S] What are you tips for a new, emerging band coming into your venue?
A] “If you are given a get-in time, arrive at that time. Don’t turn up late or three hours early. When you get in, don’t walk in with no equipment and walk ‘round the place. Get inside, get your shit in and get it setup wherever the stage may be. Always say please and thank you to the bar staff. Always introduce yourself to the sound engineer because you’re in their hands so if you’re a dick, he can do what he likes with you. Always watch the support bands, even if you hate them. Don’t insist on a rider. Don’t expect a rider. Don’t think that because you’ve got a gig, you’re going to have sixty groupies or be fed and watered for turning up. That all comes later. Put the legwork in first.
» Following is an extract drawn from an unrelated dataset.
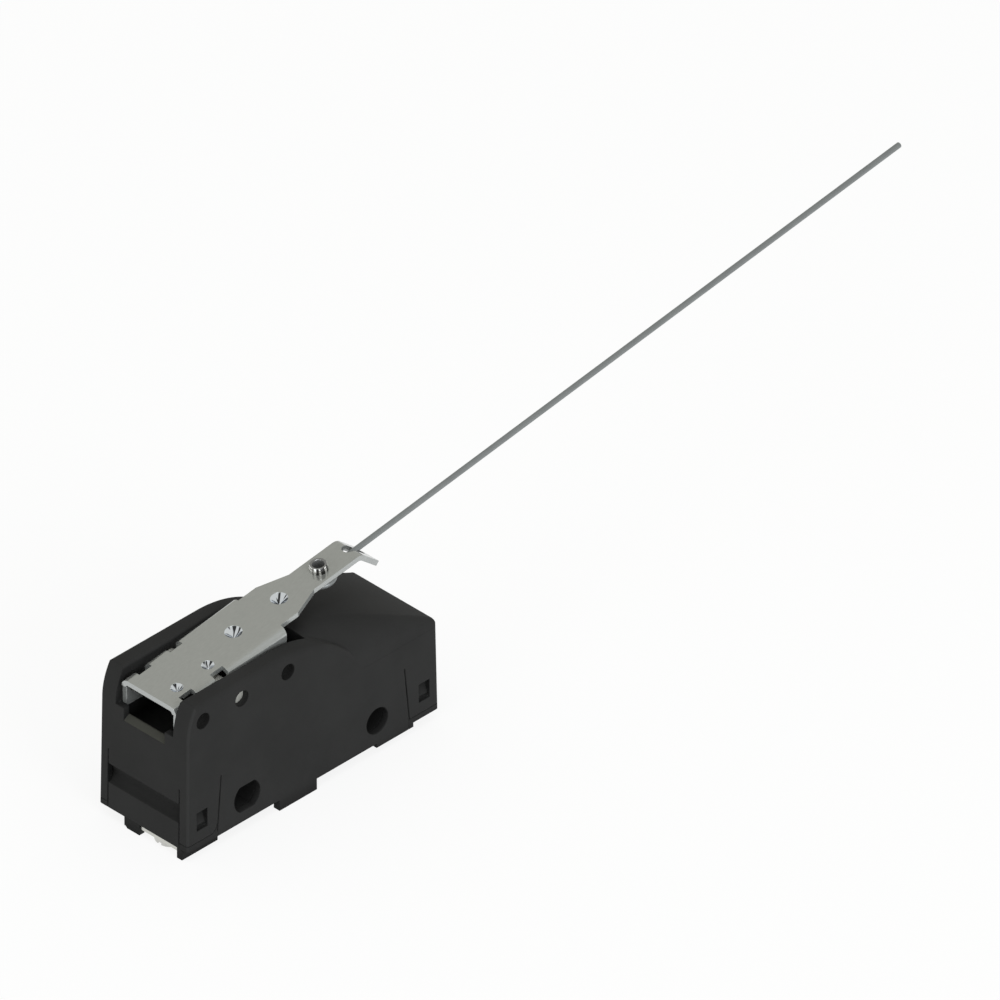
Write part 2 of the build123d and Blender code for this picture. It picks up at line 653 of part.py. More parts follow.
def terminal_screw(x):
    """Pan-head screw, head down, with a combined slot and cross recess."""
    head_top = STRIP_TOP - STRIP - WASHER
    outline = [
        (0, SCREW_HEAD_LOW),
        (SCREW_HEAD_R - 0.1, SCREW_HEAD_LOW),
        (SCREW_HEAD_R, SCREW_HEAD_LOW + 0.12),
        (SCREW_HEAD_R, head_top),
        (SCREW_R, head_top),
        (SCREW_R, SCREW_TIP - 0.4),
        (SCREW_R - 0.4, SCREW_TIP),
        (0, SCREW_TIP),
    ]
    body = turned(outline, x, SCREW_Y)
    slot_top = SCREW_HEAD_LOW + 0.45
    half = SCREW_SLOT / 2
    body -= block(x - 3.2, x + 3.2, SCREW_Y - half, SCREW_Y + half, -3, slot_top)
    body -= block(x - half, x + half, SCREW_Y - SCREW_CROSS, SCREW_Y + SCREW_CROSS, -3, slot_top)
    return body


os.makedirs("parts", exist_ok=True)
case = case_envelope()
save("cover_housing", cover(case))
save("terminal_base", base(case))
save("lever_channel", lever())
save("lever_wire", wire())
save("wire_rivet", rivet())
save("pivot_pin", pivot_pin())
save("plunger", plunger())
save("snap_rocker", rocker())
save("contact_arm", contact_arm())
save("moving_contact", moving_contact())
save("snap_spring", tension_spring())
save("common_strip", common_strip())
save("closed_strip", closed_strip())
save("open_strip", open_strip())
save("closed_contact", upright(CONTACT_X, 0, CONTACT_R, ARM_PIVOT_Z + 1.1, ARM_PIVOT_Z + 1.8))
save("open_contact", upright(CONTACT_X, 0, CONTACT_R, BASE_TOP + STRIP, BASE_TOP + STRIP + 0.4))
for circuit, x in TERMINAL_X.items():
    save(f"{circuit}_screw", terminal_screw(x))
    save(f"{circuit}_washer", washer(x))
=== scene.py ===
# %% [markdown]
# # A snap-action switch with a long wire on its lever
# The switch is already built as a solid model with working joints. This
# lesson loads that model, gives each piece the surface it has on the real
# object, remakes two small pieces, one turned and one coiled, and sets up
# the light, the floor and the camera.
# Everything is in metres, in the frame of the solid model: its origin is
# the middle of the round mounting hole, X runs along the case towards the
# free end of the wire, and Z points up.

# %% Load the model
import math

import bmesh
import bpy
from mathutils import Matrix, Vector


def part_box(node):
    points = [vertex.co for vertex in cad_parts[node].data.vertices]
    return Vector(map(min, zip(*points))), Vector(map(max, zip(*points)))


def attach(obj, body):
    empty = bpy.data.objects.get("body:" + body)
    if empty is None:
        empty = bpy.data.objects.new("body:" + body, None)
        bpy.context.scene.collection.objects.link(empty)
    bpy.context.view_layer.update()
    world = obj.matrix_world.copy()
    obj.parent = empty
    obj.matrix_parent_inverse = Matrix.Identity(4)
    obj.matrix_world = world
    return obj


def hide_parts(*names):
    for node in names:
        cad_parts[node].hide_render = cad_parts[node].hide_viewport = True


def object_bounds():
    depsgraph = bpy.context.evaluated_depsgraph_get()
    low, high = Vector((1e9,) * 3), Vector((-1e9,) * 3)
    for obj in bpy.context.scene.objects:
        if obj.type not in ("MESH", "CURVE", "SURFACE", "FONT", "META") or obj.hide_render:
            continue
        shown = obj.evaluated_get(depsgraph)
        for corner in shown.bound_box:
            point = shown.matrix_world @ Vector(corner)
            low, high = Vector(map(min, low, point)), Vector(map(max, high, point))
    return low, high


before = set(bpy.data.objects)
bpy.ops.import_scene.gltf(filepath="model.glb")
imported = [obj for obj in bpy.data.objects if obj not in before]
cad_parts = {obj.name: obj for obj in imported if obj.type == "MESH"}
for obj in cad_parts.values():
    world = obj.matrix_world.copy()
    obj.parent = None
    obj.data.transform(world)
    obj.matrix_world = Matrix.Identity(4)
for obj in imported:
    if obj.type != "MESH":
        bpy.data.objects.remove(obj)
CAD_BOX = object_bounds()
MM = 0.001
scene = bpy.context.scene

# %% [markdown]
# ## Camera
# The picture is drawn without perspective, from a corner at equal angles
# to all three axes. An orthographic camera would give exactly that, but
# other views of this scene are framed by the lens, so a very long lens
# does the same job: at 1500 mm the two ends of the switch differ in scale
# by about one percent.

# %% Long lens at equal angles to the axes
LOOK = Vector((1, 1, -1)).normalized()
TARGET = Vector((32.87, 0.04, 16.74)) * MM
VIEW_WIDTH = 139.2 * MM
LENS = 1500.0
SENSOR = 36.0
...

If you’re there as a support band and the headline band have a rider, see if you can get a bit of it by all means, but don’t turn up and want a twenty-four pack of Stella. The venue will see no money. Support the venue because without the venue, you’d have no gig. If you do get some beer, don’t get pissed up before you go on stage. Every time you rehearse, you’re not pissed. If you can pull it off sober, do it, then get pissed afterwards. All the beer and dancing girls comes after the gig. You’re not there for a night out, you’re there to work. You don’t walk into your daytime job and tell the manager to piss off, drinking beer you haven’t paid for. Treat it like a job.”